JAKARTA,JPI—Meski harga jual rumah subsidi tak kunjung mengalami penyesuaian selama 3 tahun terakhir, Persatuan Perusahaan Realestat Indonesia (REI) meminta para pengembang untuk tetap profesional dan tangguh. Ketua Badan Diklat REI MR Priyanto mengatakan, harga rumah bersubsidi belum bergerak, meski indeks kemahalan konstruksi (IKK) terus terkerek naik seiring laju inflasi. Belum lagi, adanya kenaikan tingkat bunga pinjaman bank sentral yang mendorong perbankan untuk menaikkan tingkat bunga pinjamannya.

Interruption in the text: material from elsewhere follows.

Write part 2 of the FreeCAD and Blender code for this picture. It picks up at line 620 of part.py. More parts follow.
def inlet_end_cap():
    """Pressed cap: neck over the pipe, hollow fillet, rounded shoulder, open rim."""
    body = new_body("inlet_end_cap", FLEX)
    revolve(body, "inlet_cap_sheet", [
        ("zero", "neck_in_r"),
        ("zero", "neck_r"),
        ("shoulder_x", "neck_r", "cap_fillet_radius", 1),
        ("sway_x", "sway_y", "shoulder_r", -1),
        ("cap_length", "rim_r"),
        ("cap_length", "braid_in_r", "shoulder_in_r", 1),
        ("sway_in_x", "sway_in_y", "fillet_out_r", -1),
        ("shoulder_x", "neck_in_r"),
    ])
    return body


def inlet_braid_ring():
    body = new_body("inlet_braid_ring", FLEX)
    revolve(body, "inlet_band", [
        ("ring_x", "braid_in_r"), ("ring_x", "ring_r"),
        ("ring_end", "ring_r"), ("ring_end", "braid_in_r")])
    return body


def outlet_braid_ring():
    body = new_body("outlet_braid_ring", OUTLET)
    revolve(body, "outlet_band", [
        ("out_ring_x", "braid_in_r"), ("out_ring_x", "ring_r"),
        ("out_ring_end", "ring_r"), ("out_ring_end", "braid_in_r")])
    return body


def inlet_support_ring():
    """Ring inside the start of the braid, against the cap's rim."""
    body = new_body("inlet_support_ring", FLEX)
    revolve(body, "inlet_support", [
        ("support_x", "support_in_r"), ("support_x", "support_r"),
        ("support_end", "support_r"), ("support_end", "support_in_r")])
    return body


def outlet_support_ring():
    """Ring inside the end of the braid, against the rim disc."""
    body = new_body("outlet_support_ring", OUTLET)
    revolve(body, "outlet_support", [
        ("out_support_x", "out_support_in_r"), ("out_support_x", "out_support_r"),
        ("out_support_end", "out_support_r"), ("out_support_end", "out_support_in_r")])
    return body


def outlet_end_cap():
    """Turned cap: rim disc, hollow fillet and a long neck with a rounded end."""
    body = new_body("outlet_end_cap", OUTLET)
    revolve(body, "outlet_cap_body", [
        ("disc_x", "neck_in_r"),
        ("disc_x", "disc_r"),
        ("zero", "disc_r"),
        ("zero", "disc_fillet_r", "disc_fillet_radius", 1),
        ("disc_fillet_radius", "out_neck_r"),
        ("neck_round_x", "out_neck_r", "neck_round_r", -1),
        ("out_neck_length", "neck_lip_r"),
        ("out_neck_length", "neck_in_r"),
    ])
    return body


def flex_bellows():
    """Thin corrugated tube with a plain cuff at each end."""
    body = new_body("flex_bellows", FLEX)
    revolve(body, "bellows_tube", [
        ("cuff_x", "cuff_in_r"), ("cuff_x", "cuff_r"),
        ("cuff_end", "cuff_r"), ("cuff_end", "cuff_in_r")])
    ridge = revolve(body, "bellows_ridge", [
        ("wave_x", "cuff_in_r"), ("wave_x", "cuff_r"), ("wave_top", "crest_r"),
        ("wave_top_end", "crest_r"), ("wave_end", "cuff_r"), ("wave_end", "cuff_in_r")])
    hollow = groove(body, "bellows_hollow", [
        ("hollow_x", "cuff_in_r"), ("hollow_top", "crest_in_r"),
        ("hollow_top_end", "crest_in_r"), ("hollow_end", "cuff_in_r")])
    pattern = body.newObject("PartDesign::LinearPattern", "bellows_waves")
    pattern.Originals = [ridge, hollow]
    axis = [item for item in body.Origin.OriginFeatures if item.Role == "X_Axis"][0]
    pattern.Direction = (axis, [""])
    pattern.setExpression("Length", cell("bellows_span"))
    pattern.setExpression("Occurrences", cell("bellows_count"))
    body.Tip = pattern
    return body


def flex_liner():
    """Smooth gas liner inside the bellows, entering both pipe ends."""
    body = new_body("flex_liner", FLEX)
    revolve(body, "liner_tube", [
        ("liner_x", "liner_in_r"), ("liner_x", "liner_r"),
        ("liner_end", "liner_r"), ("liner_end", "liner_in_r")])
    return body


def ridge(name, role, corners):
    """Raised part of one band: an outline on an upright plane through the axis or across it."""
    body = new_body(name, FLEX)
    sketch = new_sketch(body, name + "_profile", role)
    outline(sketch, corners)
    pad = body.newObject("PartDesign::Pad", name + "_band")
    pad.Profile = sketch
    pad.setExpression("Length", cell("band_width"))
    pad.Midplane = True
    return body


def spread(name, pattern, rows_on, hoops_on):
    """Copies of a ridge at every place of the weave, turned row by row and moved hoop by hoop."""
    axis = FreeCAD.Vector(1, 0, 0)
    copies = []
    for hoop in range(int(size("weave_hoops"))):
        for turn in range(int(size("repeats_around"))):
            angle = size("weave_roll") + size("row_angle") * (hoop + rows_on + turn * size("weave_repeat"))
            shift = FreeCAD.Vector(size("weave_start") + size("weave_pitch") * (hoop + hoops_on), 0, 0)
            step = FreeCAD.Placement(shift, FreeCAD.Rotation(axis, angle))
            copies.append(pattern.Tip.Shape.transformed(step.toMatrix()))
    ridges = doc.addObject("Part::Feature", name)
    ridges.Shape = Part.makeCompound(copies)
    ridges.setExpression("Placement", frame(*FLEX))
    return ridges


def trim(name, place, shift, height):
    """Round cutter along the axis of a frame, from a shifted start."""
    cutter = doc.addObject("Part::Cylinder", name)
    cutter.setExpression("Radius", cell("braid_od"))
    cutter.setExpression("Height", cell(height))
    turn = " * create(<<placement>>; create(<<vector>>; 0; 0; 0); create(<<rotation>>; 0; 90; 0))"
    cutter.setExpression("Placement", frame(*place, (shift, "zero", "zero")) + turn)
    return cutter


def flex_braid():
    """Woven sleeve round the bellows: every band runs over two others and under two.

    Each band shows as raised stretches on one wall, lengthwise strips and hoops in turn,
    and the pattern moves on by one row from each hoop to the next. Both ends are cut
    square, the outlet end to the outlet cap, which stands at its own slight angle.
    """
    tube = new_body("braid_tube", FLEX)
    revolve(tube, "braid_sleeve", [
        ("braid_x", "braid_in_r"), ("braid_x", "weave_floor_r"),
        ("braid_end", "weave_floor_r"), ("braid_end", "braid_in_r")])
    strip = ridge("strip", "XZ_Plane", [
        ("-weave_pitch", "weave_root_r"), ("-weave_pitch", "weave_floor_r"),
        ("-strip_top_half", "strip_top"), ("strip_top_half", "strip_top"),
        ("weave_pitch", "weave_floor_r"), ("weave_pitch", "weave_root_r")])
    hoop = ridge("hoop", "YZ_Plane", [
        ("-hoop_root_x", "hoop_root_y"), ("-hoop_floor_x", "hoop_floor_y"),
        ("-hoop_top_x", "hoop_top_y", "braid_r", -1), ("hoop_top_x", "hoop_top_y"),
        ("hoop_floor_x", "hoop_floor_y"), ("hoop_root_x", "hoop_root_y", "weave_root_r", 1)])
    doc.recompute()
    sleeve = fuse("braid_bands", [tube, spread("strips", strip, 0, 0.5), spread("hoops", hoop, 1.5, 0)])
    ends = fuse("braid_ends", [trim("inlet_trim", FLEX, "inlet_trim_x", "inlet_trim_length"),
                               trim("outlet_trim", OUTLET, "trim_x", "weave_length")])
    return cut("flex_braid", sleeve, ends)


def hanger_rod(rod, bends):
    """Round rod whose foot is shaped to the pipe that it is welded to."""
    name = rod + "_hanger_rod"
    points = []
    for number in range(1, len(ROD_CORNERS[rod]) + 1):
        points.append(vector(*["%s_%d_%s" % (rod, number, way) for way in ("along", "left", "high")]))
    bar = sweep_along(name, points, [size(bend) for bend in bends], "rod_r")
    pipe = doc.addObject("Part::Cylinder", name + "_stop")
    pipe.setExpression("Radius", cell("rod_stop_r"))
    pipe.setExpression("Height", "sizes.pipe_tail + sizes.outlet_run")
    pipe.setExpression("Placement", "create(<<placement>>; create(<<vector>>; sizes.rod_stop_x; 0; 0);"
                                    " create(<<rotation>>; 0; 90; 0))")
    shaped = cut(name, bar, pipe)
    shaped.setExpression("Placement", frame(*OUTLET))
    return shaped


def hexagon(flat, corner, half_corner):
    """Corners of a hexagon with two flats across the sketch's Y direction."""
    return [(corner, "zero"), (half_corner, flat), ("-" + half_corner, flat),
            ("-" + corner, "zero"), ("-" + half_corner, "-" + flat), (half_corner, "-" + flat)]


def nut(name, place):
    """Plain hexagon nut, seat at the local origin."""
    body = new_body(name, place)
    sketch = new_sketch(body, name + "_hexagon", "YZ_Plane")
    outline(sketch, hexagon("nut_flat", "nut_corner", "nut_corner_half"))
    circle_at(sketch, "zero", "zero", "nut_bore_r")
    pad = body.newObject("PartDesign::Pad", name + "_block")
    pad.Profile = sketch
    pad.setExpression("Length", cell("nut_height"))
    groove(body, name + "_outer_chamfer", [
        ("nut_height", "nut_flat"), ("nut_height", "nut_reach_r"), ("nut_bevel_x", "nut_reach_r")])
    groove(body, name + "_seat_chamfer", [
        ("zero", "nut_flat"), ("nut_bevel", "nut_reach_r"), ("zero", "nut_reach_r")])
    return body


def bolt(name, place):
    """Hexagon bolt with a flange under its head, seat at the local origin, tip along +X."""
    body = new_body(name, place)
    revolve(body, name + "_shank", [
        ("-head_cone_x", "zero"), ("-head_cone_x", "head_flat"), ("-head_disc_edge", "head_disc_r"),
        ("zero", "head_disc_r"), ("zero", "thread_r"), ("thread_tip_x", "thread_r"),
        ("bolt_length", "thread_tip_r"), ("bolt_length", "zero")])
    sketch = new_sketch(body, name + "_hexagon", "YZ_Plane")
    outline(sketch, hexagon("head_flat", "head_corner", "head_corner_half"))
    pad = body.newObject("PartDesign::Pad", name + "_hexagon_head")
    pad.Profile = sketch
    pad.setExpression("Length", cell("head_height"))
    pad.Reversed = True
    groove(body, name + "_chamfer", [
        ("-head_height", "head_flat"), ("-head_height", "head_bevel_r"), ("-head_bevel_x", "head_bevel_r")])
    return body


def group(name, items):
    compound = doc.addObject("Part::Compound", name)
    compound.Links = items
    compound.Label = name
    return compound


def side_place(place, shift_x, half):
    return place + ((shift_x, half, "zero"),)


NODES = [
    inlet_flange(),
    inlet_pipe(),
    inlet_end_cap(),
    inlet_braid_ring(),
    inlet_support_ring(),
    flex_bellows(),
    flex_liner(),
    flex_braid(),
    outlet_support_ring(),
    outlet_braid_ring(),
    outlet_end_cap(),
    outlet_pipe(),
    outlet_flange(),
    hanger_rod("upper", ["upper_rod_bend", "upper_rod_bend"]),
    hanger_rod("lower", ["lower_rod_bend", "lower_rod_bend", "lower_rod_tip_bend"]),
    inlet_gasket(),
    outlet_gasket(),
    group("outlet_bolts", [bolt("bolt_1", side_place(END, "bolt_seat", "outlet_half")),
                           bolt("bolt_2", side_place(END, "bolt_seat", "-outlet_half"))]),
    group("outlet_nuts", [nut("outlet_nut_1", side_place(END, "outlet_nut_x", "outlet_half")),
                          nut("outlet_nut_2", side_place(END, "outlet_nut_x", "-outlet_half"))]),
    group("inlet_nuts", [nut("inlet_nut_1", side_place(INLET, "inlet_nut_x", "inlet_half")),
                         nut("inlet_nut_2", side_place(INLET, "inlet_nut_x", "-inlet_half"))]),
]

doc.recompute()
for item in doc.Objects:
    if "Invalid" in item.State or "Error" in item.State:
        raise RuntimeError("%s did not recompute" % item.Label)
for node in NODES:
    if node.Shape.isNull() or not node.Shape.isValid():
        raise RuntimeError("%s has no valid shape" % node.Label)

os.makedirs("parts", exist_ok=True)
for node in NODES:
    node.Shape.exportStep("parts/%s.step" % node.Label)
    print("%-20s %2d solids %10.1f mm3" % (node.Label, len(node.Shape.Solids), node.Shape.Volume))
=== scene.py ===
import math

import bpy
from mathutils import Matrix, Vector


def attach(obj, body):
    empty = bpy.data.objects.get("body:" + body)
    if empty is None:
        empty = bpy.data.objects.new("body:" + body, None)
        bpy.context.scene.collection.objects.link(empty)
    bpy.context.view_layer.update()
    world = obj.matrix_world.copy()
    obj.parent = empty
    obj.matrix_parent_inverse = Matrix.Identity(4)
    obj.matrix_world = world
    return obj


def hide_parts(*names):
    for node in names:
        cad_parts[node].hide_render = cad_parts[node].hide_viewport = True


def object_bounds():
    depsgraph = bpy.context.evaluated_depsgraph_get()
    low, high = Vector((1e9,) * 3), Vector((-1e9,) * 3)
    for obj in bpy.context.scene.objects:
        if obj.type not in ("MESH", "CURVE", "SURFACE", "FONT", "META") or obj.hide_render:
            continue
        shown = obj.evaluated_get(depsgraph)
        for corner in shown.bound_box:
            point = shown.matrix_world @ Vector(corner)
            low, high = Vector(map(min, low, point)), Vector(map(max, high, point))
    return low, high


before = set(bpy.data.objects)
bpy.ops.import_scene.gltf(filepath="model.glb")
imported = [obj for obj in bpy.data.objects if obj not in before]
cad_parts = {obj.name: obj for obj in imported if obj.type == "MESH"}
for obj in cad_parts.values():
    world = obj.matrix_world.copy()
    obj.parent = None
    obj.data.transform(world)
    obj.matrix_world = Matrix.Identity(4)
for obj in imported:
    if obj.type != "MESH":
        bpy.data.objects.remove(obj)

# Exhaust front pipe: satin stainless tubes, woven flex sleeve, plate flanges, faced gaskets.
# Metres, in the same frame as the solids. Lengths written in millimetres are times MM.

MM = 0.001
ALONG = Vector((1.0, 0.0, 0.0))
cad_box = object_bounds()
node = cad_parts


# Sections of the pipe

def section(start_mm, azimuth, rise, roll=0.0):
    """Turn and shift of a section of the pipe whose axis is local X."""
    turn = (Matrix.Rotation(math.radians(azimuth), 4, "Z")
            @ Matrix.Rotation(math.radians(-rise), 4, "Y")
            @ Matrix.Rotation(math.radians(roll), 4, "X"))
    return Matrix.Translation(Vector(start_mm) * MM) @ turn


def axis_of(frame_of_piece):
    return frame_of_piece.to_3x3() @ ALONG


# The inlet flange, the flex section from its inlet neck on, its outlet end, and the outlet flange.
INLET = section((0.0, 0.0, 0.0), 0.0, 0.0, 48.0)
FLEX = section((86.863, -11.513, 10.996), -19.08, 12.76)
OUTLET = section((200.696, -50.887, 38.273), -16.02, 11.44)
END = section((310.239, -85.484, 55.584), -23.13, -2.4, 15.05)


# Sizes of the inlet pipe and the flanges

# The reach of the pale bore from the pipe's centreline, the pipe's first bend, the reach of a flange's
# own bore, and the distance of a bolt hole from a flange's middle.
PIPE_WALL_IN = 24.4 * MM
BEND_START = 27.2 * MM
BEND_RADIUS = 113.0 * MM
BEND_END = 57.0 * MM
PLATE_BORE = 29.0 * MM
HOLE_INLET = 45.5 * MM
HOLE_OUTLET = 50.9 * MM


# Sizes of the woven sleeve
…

"Beberapa tahun terakhir harga rumah bersubsidi tidak mengalami perubahan. Jika para developer tidak tangguh menghadapi situasi ini, tentu akan banyak yang bertumbangan," kata Priyanto,
Selama 3 tahun terakhir, pengembang rumah subsidi terus menanti penyesuaian harga rumah subsidi yang tak kunjung selaras dengan kenaikan harga bahan bangunan, serta kenaikan harga BBM. Batasan harga rumah subsidi saat ini tercantum dalam Keputusan Menteri Pekerjaan Umum dan Perumahan Rakyat (Kepmen PUPR) No. 242/KPTS/M/2020 pada Maret 2020. Untuk dapat mengeluarkan keputusan harga rumah baru, Kementerian PUPR masih menunggu terbitnya Peraturan Menteri Keuangan (PMK) yang mengatur besaran kenaikan harga rumah subsidi, khususnya terkait pembebasan biaya pajak pertambahan nilai (PPN).
"Jadi intinya akan segera diterbitkan harga barunya, cuma kenaikannya kelihatannya tidak seperti yang dulu kami perkirakan, kan katanya akan naik 7 persen dulu, tapi kelihatannya ini naiknya sekitar 5 persen," jelasnya.
Hari menerangkan, sebelumnya, pengembang dan Kementerian PUPR telah menyepakati usulan kenaikan rumah subsidi sebesar 7 persen pada awal 2022. Angka tersebut masih di bawah dari usulan para pengembang, yaitu 13 persen. Namun, pengembang menilai kenaikan 7 persen masih lebih baik jika dibandingkan tetap mempertahankan harga dengan kondisi saat ini.
"Kemungkinan karena keterbatasan anggaran ya pemerintah, dan pertimbangan lain mungkin ya, dari BKF sih sesegera mungkin katanya mereka nggak bisa kasih waktu tepatnya," terangnya.